Characteristic Forms: Recognizing an Ido Bowl
Not all Korean tea bowls are Ido forms, and the category itself has gradations. Japanese connoisseurs historically divided Ido chawan into:
| Category | Japanese Term | Characteristics |
|---|---|---|
| Great Ido | 大井戸 (Ō-ido) | Full classic form: wide kōdai, strong kairagi, warm glaze, ample body |
| Small Ido | 小井戸 (Ko-ido) | Similar form, smaller scale |
| Ido-type | 井戸脇 (Idowaki) | Shares characteristics but not canonical form |
| Other named types | Various | Katade (片手), Aoido (青井戸), etc. |
The Kizaemon is the supreme example of Ō-ido. It holds within itself all the qualities that define the category: the kairagi at the foot, the warm glaze shift, the generous mouth, the rough-cut foot ring that looks, yes, like the mouth of a well.
Approximately 200 Ido chawan of varying grades survive in Japan today. Almost all are classified as Important Cultural Properties or National Treasures. Three are generally considered the greatest: the Kizaemon (喜左衛門), the Katsumidera (勝見寺), and the Ōgawachi (大河内). All three are Korean.
A Note on Seeing These Bowls
The Kizaemon Ido is not easy to see. Kohoan at Daitokuji opens for limited periods each year — typically a few weeks in autumn and spring — and the bowl itself is not always on view even then. Other important Ido chawan can be seen at Tokyo National Museum and Osaka’s Fujita Museum, though their exhibition schedules vary.
If you are in Japan and serious about this, research before you travel. The experience of seeing even a minor Ido chawan in person is qualitatively different from photographs. The glaze does what photographs cannot reproduce: it shifts as the light changes, as if the bowl is breathing.

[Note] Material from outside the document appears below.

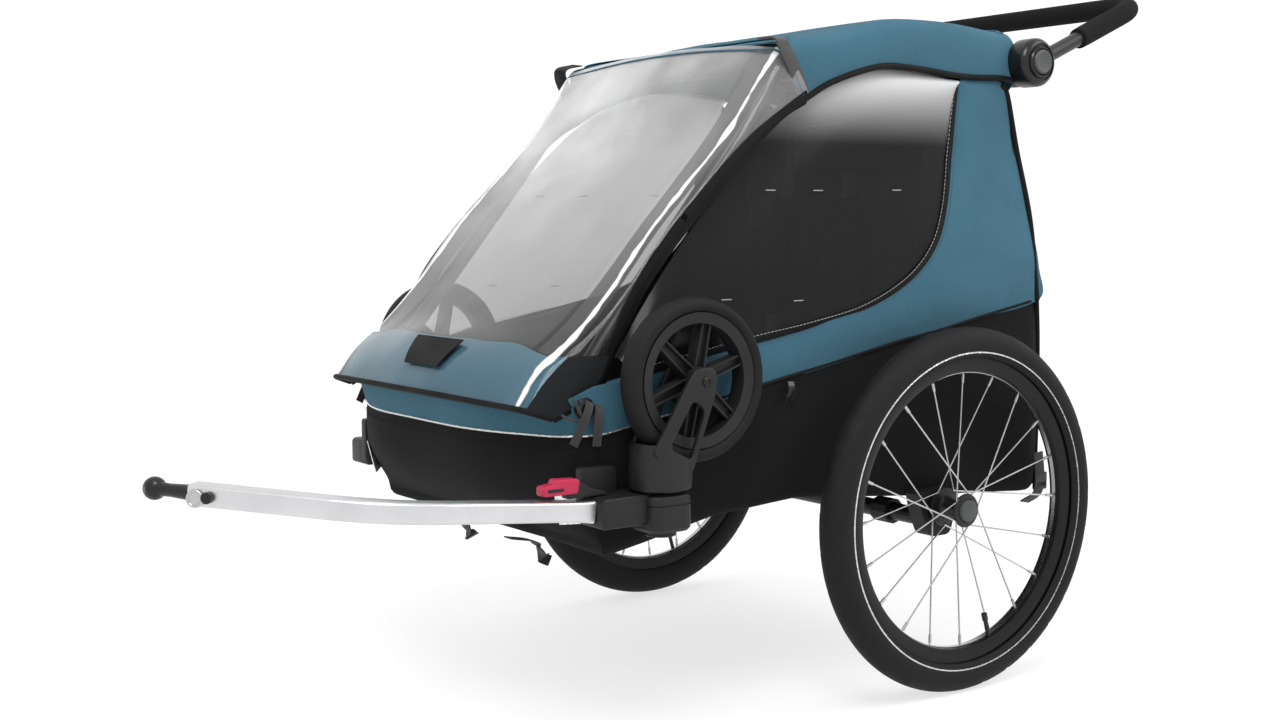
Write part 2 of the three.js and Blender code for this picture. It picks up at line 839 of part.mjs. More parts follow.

Photographs of the Kizaemon Ido have been published widely — in Yanagi Sōetsu’s writings, in the major works on Japanese ceramics by Louise Cort and other scholars, in Japanese museum catalogues. These give you the shape and something of the color. They don’t give you the weight in your hands or the silence the object makes in a room.
That silence is the point. That silence is what the anonymous Korean potter, moving quickly through a day’s work, left inside the clay without knowing it.